Please give the listing again, word for word, with nothing left out.
• • •
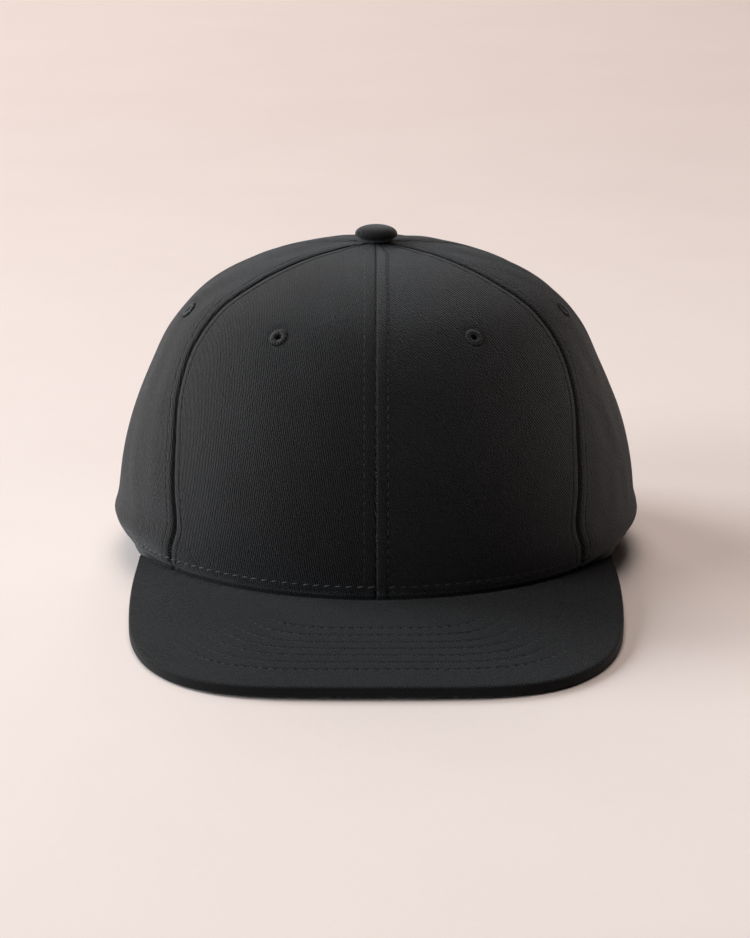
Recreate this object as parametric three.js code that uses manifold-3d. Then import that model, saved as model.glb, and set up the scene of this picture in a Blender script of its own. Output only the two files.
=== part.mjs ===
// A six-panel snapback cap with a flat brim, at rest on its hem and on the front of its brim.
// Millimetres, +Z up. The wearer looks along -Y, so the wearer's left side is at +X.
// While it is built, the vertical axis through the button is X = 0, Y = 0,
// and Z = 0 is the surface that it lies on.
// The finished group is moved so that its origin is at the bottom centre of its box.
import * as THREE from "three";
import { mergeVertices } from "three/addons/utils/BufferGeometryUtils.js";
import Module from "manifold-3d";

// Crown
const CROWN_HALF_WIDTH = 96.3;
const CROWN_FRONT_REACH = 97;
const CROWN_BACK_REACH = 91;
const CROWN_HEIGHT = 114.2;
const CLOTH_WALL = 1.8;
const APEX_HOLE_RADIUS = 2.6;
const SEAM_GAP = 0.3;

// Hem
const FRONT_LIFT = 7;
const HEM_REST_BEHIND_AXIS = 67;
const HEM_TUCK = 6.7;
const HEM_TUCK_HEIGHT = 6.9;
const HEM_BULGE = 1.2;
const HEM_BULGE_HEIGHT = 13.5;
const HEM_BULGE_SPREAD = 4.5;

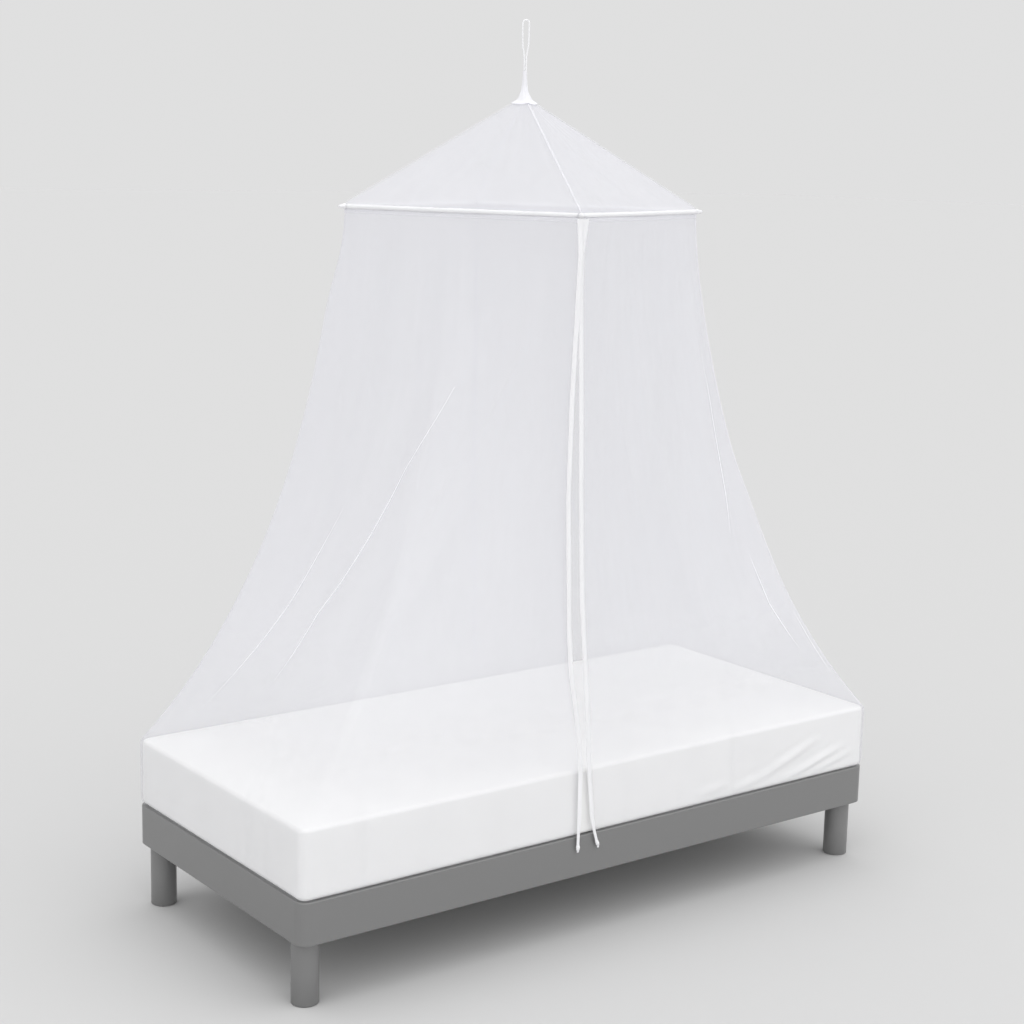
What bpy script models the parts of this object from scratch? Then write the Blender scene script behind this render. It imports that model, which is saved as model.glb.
• • •
Answer below:
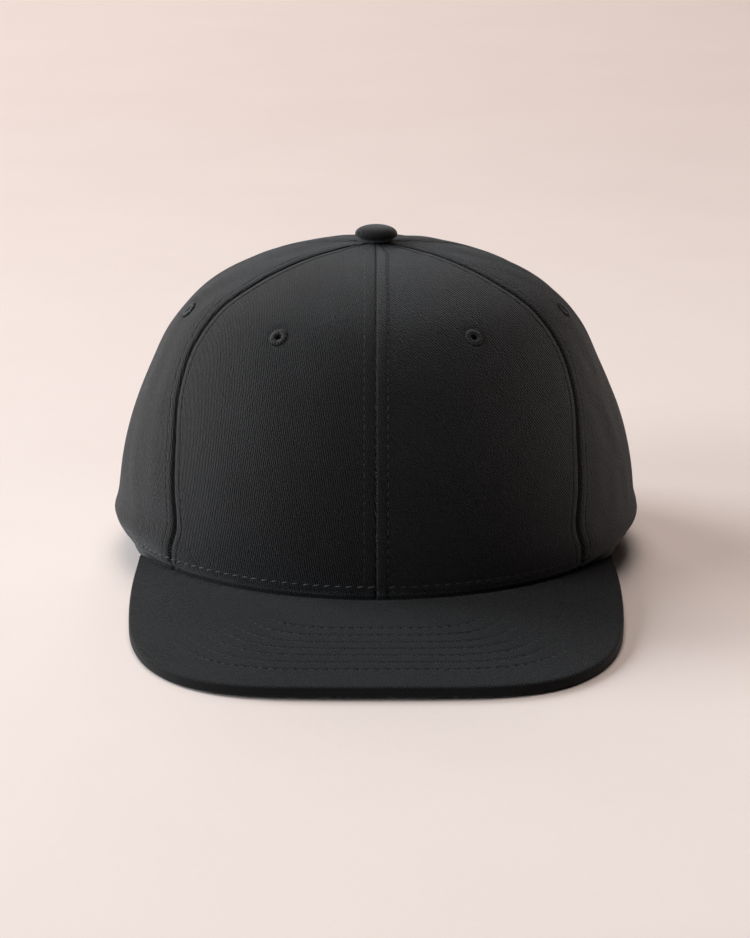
Recreate this object as parametric three.js code that uses manifold-3d. Then import that model, saved as model.glb, and set up the scene of this picture in a Blender script of its own. Output only the two files.
=== part.mjs ===
// A six-panel snapback cap with a flat brim, at rest on its hem and on the front of its brim.
// Millimetres, +Z up. The wearer looks along -Y, so the wearer's left side is at +X.
// While it is built, the vertical axis through the button is X = 0, Y = 0,
// and Z = 0 is the surface that it lies on.
// The finished group is moved so that its origin is at the bottom centre of its box.
import * as THREE from "three";
import { mergeVertices } from "three/addons/utils/BufferGeometryUtils.js";
import Module from "manifold-3d";

// Crown
const CROWN_HALF_WIDTH = 96.3;
const CROWN_FRONT_REACH = 97;
const CROWN_BACK_REACH = 91;
const CROWN_HEIGHT = 114.2;
const CLOTH_WALL = 1.8;
const APEX_HOLE_RADIUS = 2.6;
const SEAM_GAP = 0.3;

// Hem
const FRONT_LIFT = 7;
const HEM_REST_BEHIND_AXIS = 67;
const HEM_TUCK = 6.7;
const HEM_TUCK_HEIGHT = 6.9;
const HEM_BULGE = 1.2;
const HEM_BULGE_HEIGHT = 13.5;
const HEM_BULGE_SPREAD = 4.5;

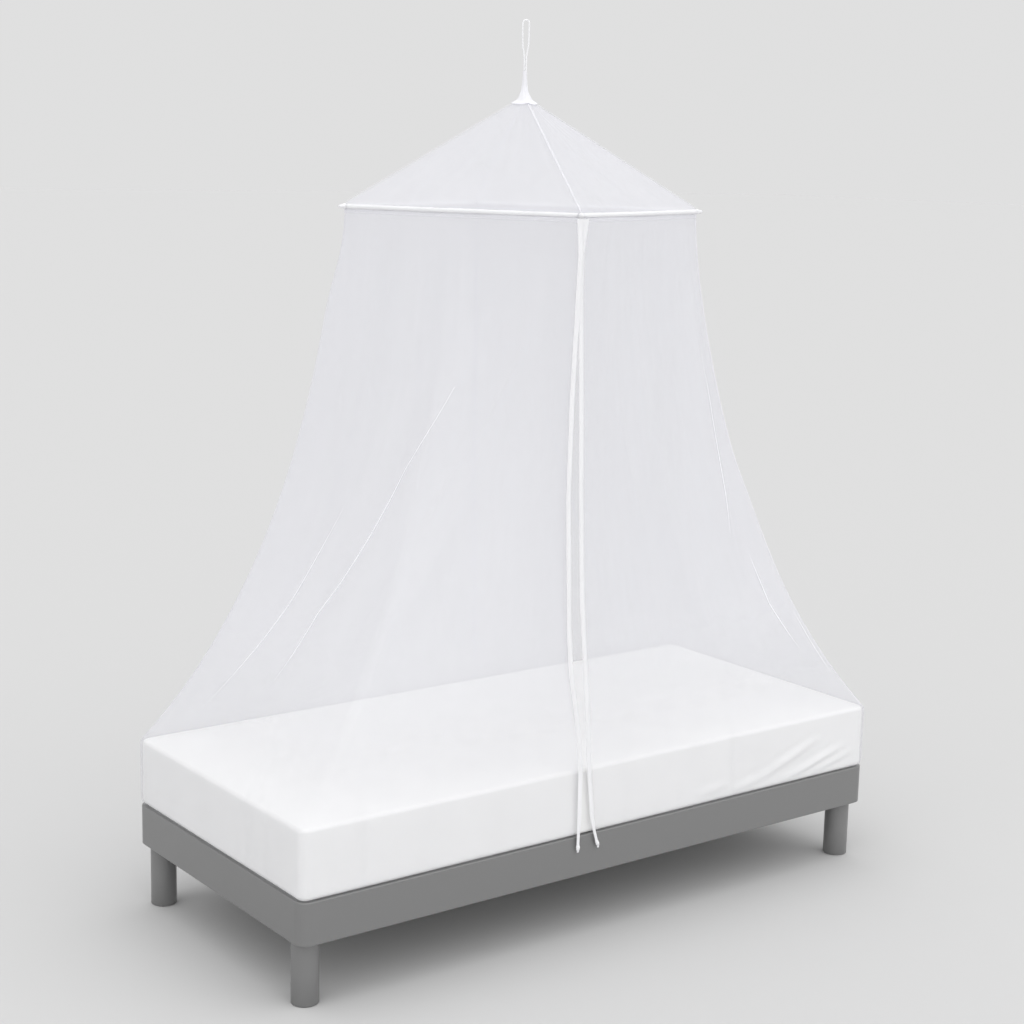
What bpy script models the parts of this object from scratch? Then write the Blender scene script behind this render. It imports that model, which is saved as model.glb.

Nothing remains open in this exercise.